Considering the damage Castillo had done to Corrales that night, closing both his eyes, bruising his insides, and knocking him down twice when he weighed 135, what on earth would convince the champion's advisers to allow Saturday night's fight to go forward at 147 or heavier?

Two reasons. Corrales was to be paid $2 million, and the evil forces that so often have conspired against a fighter's well being -- big television money and big casino money -- were not to be denied without consequences for promoters Bob Arum and Gary Shaw and the fighters.

Why did the commission fine Castillo 10 percent of his $1.2 million purse for his overage, yet let him fight at least two weight classes above the contracted limit? M-O-N-E-Y.

All those forces, as well as Corrales not wanting to waste two months of training and his misplaced sense of invincibility, were a powerful cocktail in a town that serves them up for breakfast. No one was willing to simply say, ''Fight's off," because the wrath of the casinos and TV networks, as well as that of the governor's office once it began receiving angry phone calls from powerful business figures, was too much for either the commission or Corrales's promoter to stand up to.

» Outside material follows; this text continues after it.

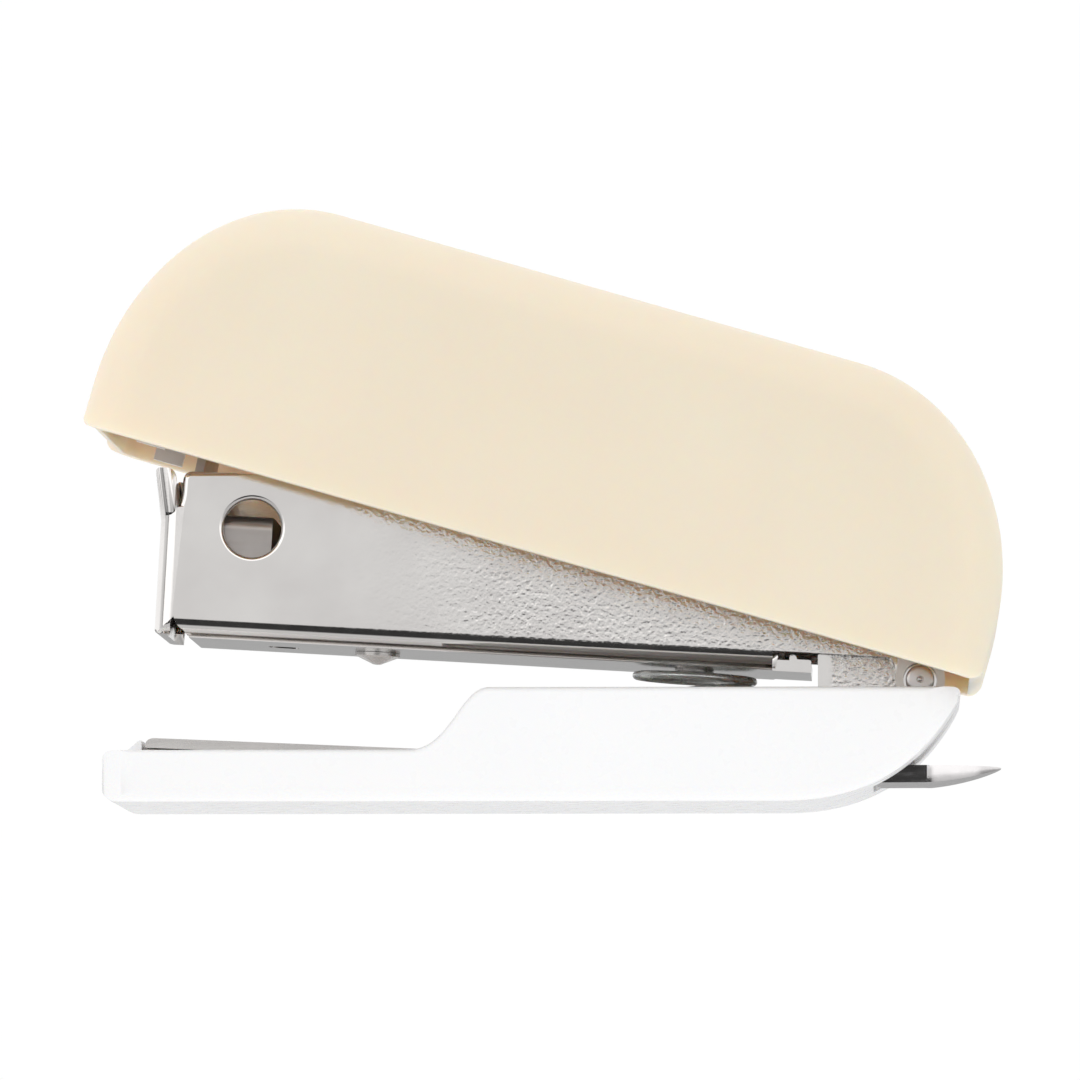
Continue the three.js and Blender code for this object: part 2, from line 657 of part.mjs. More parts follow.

So, instead, Corrales fell down.

He was battered to the floor by Castillo, who was clearly bigger and stronger. He hurt Corrales from the first moment they engaged.

As he had in the first fight, Corrales refused to use his jab, longer reach, and boxing ability to frustrate Castillo. Within two rounds, it was clear Corrales's punches were not having the same stinging effect on Castillo, while the ones he was absorbing were ripping him apart.

.

Finally, roughly 37 seconds into Round 4, Castillo crushed him with a massive left hook to the jaw, sending him to the canvas. Corrales's eyes were vacant, his mind drowning in a roiling, concussive sea. Eventually he pushed himself up on instinct, but as he rose, he staggered sideways, and referee Joe Cortez stopped what never should have started.

''I'll never again do what I did," said Shaw, Corrales's promoter, from inside the ring after the damage had been done. ''If I have a contract for 135, we fight at the contract weight."